◆ **Material provided**
----------------------------------------
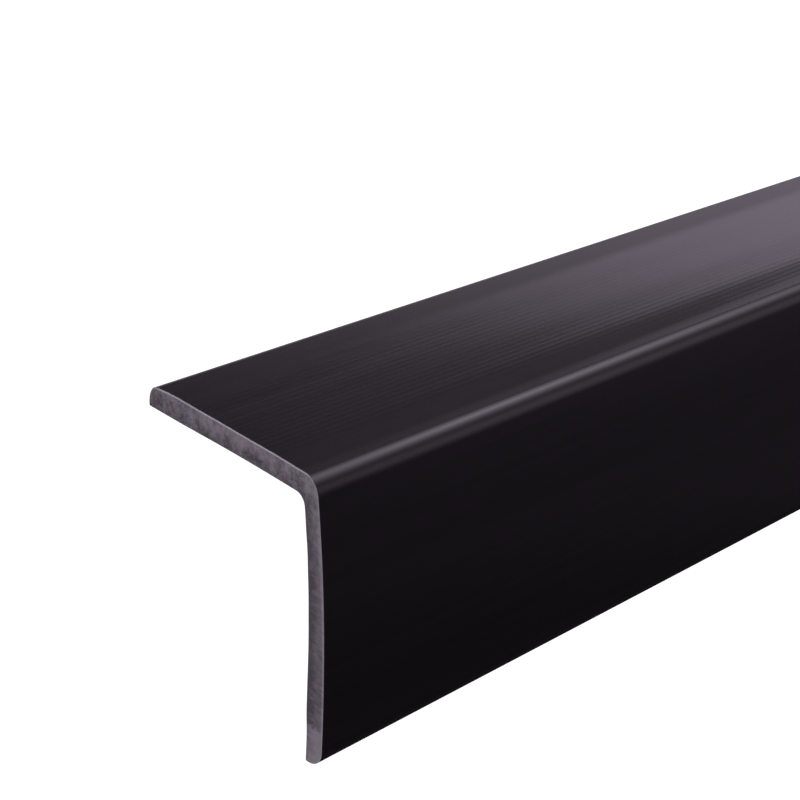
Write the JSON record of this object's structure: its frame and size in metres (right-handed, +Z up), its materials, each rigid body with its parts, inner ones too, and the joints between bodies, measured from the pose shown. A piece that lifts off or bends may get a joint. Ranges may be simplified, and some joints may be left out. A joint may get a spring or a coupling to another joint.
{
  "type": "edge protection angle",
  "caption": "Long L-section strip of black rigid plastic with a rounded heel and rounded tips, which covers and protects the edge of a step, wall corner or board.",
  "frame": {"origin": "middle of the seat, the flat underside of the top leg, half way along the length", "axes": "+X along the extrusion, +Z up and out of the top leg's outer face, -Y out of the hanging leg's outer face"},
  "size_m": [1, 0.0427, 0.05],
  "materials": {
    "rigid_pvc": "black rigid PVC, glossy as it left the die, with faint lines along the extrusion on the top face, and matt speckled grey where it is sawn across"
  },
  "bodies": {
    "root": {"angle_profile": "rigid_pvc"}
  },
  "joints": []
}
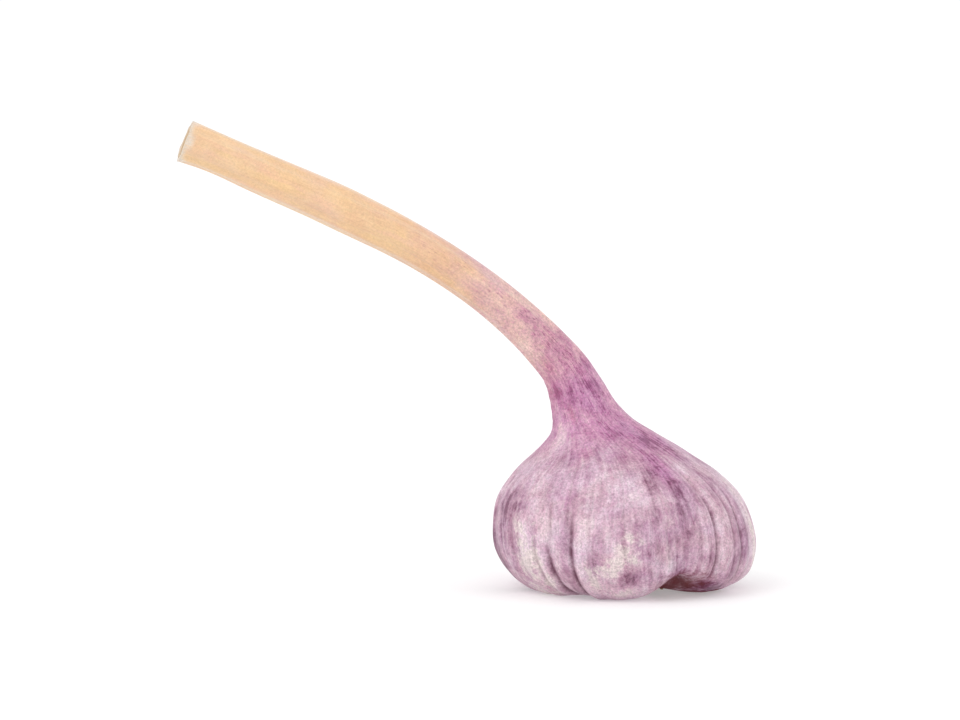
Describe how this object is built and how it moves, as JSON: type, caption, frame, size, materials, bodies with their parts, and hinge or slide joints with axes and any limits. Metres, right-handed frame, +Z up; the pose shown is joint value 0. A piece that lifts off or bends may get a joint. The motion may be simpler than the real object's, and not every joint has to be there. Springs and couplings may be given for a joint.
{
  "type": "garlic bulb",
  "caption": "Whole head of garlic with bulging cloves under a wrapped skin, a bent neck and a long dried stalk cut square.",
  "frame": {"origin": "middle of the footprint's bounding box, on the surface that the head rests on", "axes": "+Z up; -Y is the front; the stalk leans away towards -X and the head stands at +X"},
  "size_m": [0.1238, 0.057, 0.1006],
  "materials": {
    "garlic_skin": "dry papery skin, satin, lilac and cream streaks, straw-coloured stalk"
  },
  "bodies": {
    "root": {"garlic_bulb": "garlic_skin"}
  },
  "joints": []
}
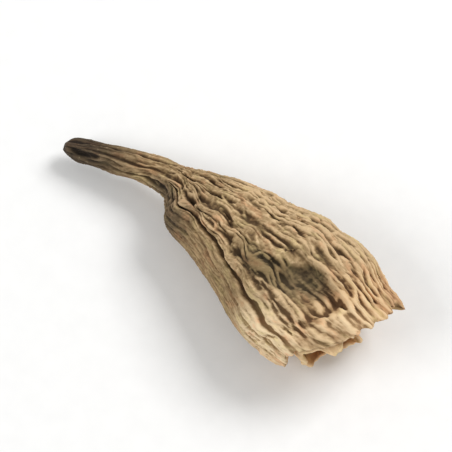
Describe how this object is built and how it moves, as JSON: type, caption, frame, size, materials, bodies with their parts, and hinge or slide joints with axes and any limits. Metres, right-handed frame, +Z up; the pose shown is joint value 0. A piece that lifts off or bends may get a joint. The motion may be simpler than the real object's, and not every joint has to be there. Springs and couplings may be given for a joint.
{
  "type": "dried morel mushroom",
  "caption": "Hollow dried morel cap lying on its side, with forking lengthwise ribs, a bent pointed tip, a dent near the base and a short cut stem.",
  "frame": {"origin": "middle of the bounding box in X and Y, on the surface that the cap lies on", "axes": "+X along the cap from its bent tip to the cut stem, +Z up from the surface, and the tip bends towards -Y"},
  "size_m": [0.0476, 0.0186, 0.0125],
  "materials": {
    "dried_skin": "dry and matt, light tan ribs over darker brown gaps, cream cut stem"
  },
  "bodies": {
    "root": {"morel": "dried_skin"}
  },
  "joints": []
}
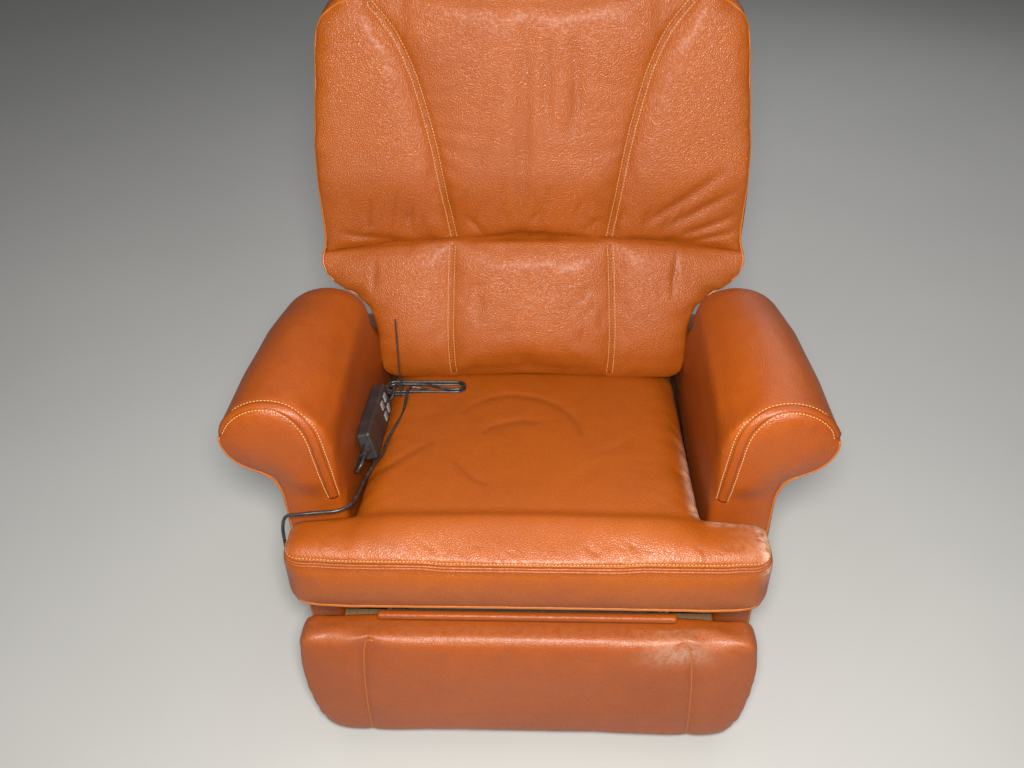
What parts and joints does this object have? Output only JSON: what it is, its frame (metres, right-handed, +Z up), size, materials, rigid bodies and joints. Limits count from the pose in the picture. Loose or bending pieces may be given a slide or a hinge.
----------------------------------------
◆ **Exercise aim**
Give back the whole listing exactly as it reads.

◆ **Correct output**
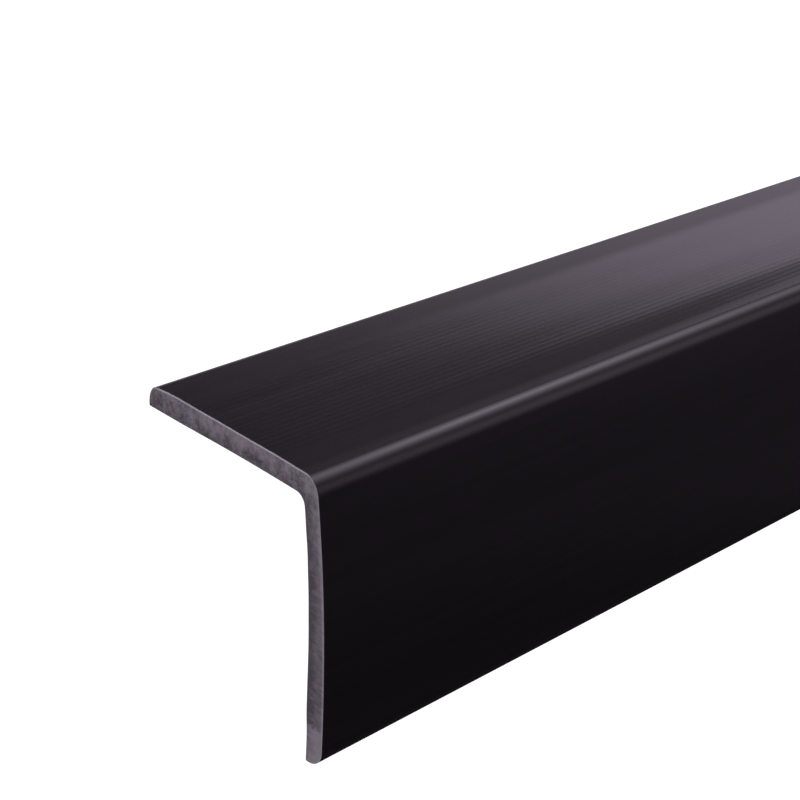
Write the JSON record of this object's structure: its frame and size in metres (right-handed, +Z up), its materials, each rigid body with its parts, inner ones too, and the joints between bodies, measured from the pose shown. A piece that lifts off or bends may get a joint. Ranges may be simplified, and some joints may be left out. A joint may get a spring or a coupling to another joint.
{
  "type": "edge protection angle",
  "caption": "Long L-section strip of black rigid plastic with a rounded heel and rounded tips, which covers and protects the edge of a step, wall corner or board.",
  "frame": {"origin": "middle of the seat, the flat underside of the top leg, half way along the length", "axes": "+X along the extrusion, +Z up and out of the top leg's outer face, -Y out of the hanging leg's outer face"},
  "size_m": [1, 0.0427, 0.05],
  "materials": {
    "rigid_pvc": "black rigid PVC, glossy as it left the die, with faint lines along the extrusion on the top face, and matt speckled grey where it is sawn across"
  },
  "bodies": {
    "root": {"angle_profile": "rigid_pvc"}
  },
  "joints": []
}
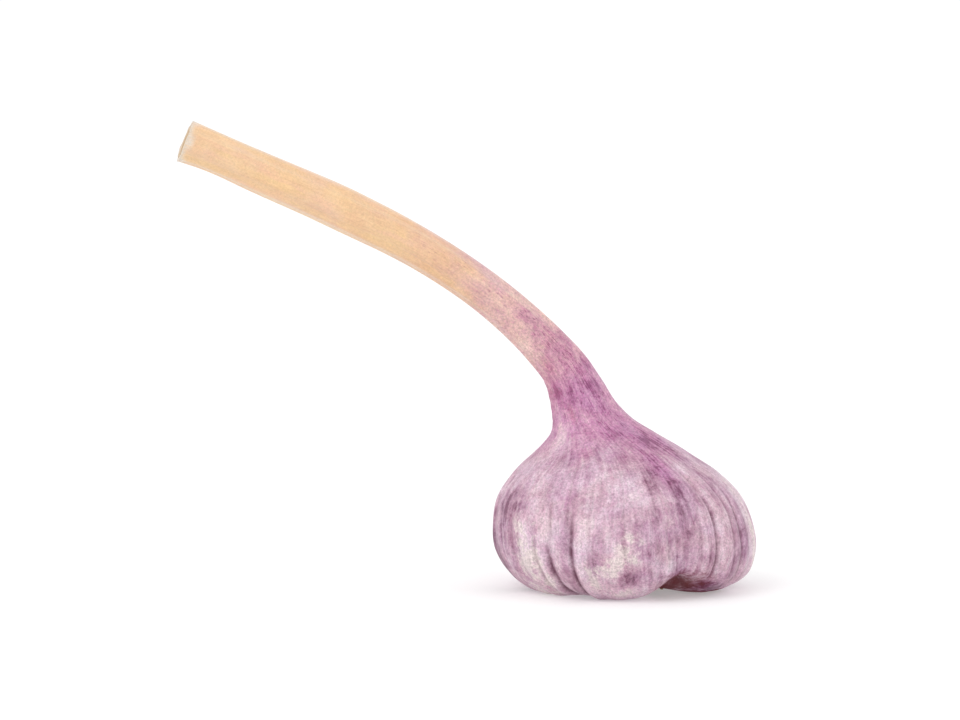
Describe how this object is built and how it moves, as JSON: type, caption, frame, size, materials, bodies with their parts, and hinge or slide joints with axes and any limits. Metres, right-handed frame, +Z up; the pose shown is joint value 0. A piece that lifts off or bends may get a joint. The motion may be simpler than the real object's, and not every joint has to be there. Springs and couplings may be given for a joint.
{
  "type": "garlic bulb",
  "caption": "Whole head of garlic with bulging cloves under a wrapped skin, a bent neck and a long dried stalk cut square.",
  "frame": {"origin": "middle of the footprint's bounding box, on the surface that the head rests on", "axes": "+Z up; -Y is the front; the stalk leans away towards -X and the head stands at +X"},
  "size_m": [0.1238, 0.057, 0.1006],
  "materials": {
    "garlic_skin": "dry papery skin, satin, lilac and cream streaks, straw-coloured stalk"
  },
  "bodies": {
    "root": {"garlic_bulb": "garlic_skin"}
  },
  "joints": []
}
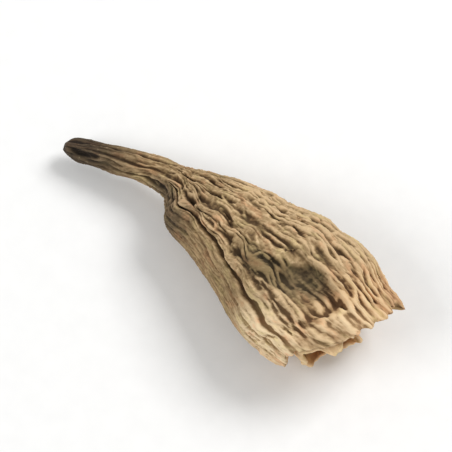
Describe how this object is built and how it moves, as JSON: type, caption, frame, size, materials, bodies with their parts, and hinge or slide joints with axes and any limits. Metres, right-handed frame, +Z up; the pose shown is joint value 0. A piece that lifts off or bends may get a joint. The motion may be simpler than the real object's, and not every joint has to be there. Springs and couplings may be given for a joint.
{
  "type": "dried morel mushroom",
  "caption": "Hollow dried morel cap lying on its side, with forking lengthwise ribs, a bent pointed tip, a dent near the base and a short cut stem.",
  "frame": {"origin": "middle of the bounding box in X and Y, on the surface that the cap lies on", "axes": "+X along the cap from its bent tip to the cut stem, +Z up from the surface, and the tip bends towards -Y"},
  "size_m": [0.0476, 0.0186, 0.0125],
  "materials": {
    "dried_skin": "dry and matt, light tan ribs over darker brown gaps, cream cut stem"
  },
  "bodies": {
    "root": {"morel": "dried_skin"}
  },
  "joints": []
}
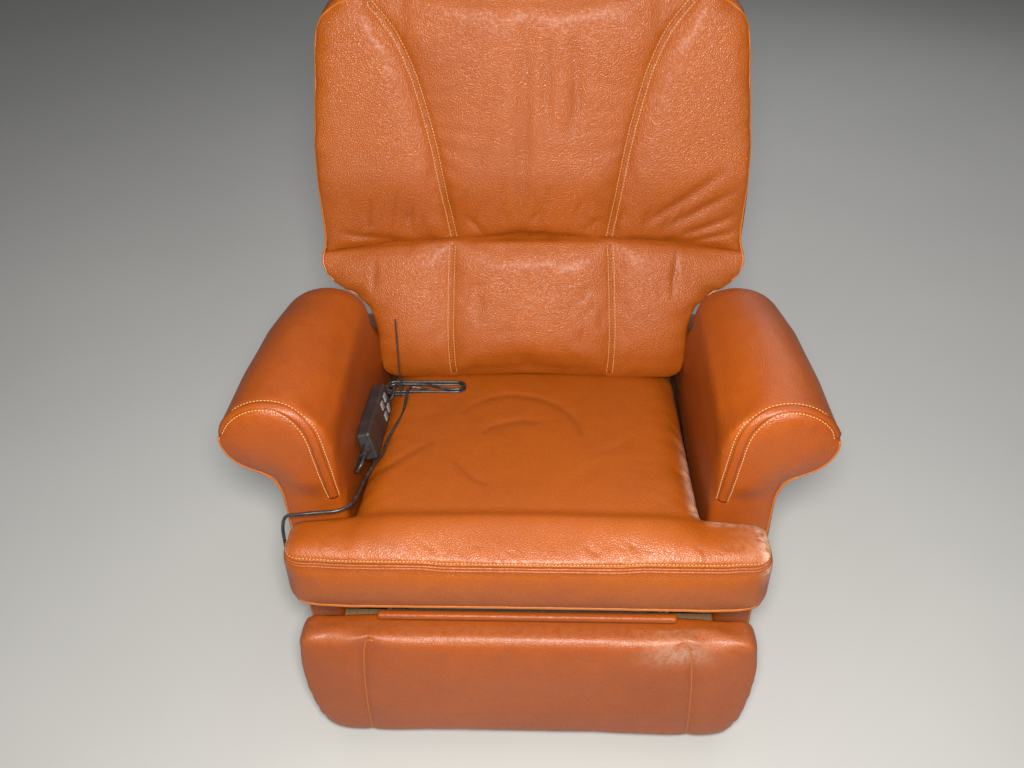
What parts and joints does this object have? Output only JSON: what it is, its frame (metres, right-handed, +Z up), size, materials, rigid bodies and joints. Limits count from the pose in the picture. Loose or bending pieces may be given a slide or a hinge.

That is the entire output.